======== The records

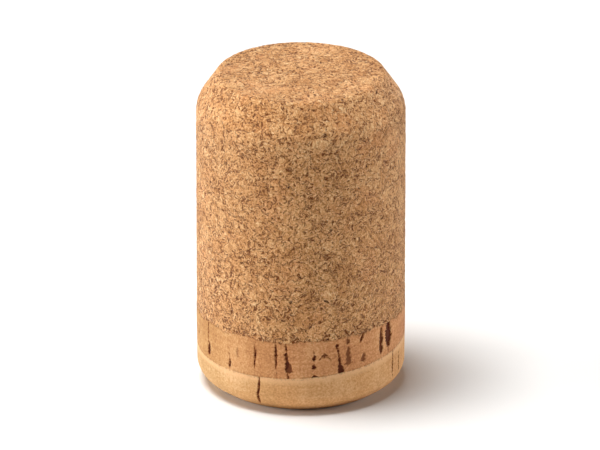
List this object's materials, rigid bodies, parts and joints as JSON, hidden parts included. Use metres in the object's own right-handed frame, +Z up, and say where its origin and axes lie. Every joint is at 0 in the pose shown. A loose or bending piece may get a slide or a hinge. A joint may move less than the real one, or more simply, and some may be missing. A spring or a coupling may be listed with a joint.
{
  "type": "cork stopper",
  "caption": "Sparkling-wine bottle stopper: a granulated cork body with a chamfered head, with natural cork discs glued on the end that goes into the neck.",
  "frame": {"origin": "middle of the foot, the flat end face of the outer disc, on the stopper's axis", "axes": "+Z up the axis from the wine end to the head; +X and +Y across it, so that the joint between the discs rises halfway between +X and +Y"},
  "size_m": [0.0306, 0.0306, 0.048],
  "materials": {
    "granulated_cork": "ground, matte, granular with dark specks",
    "natural_cork_pink": "ground, matte, with dark lenticels along the axis",
    "natural_cork_pale": "ground, matte, fine growth rings across the axis"
  },
  "bodies": {
    "root": {"granulated_body": "granulated_cork", "inner_disc": "natural_cork_pink", "outer_disc": "natural_cork_pale"}
  },
  "joints": []
}
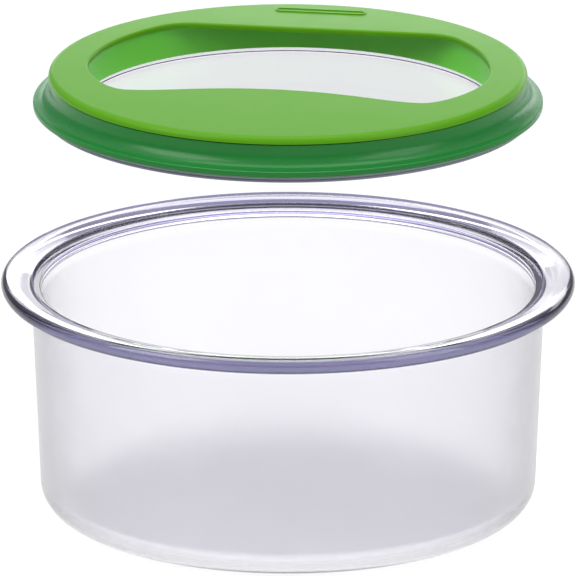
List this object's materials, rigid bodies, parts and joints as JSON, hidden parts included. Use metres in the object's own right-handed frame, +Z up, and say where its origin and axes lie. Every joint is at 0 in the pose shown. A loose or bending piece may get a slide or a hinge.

================

_What to do:_ Once more, set down the full listing, verbatim.

_Result:_
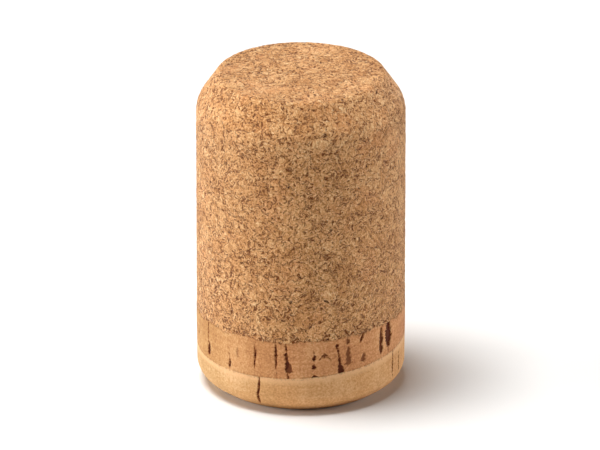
List this object's materials, rigid bodies, parts and joints as JSON, hidden parts included. Use metres in the object's own right-handed frame, +Z up, and say where its origin and axes lie. Every joint is at 0 in the pose shown. A loose or bending piece may get a slide or a hinge. A joint may move less than the real one, or more simply, and some may be missing. A spring or a coupling may be listed with a joint.
{
  "type": "cork stopper",
  "caption": "Sparkling-wine bottle stopper: a granulated cork body with a chamfered head, with natural cork discs glued on the end that goes into the neck.",
  "frame": {"origin": "middle of the foot, the flat end face of the outer disc, on the stopper's axis", "axes": "+Z up the axis from the wine end to the head; +X and +Y across it, so that the joint between the discs rises halfway between +X and +Y"},
  "size_m": [0.0306, 0.0306, 0.048],
  "materials": {
    "granulated_cork": "ground, matte, granular with dark specks",
    "natural_cork_pink": "ground, matte, with dark lenticels along the axis",
    "natural_cork_pale": "ground, matte, fine growth rings across the axis"
  },
  "bodies": {
    "root": {"granulated_body": "granulated_cork", "inner_disc": "natural_cork_pink", "outer_disc": "natural_cork_pale"}
  },
  "joints": []
}
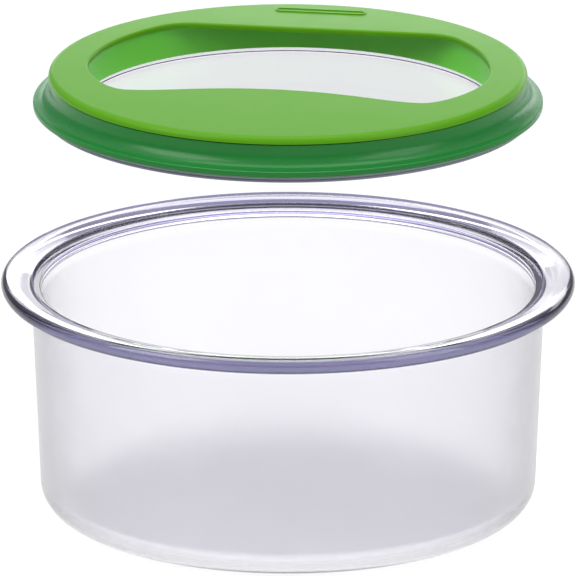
List this object's materials, rigid bodies, parts and joints as JSON, hidden parts included. Use metres in the object's own right-handed frame, +Z up, and say where its origin and axes lie. Every joint is at 0 in the pose shown. A loose or bending piece may get a slide or a hinge.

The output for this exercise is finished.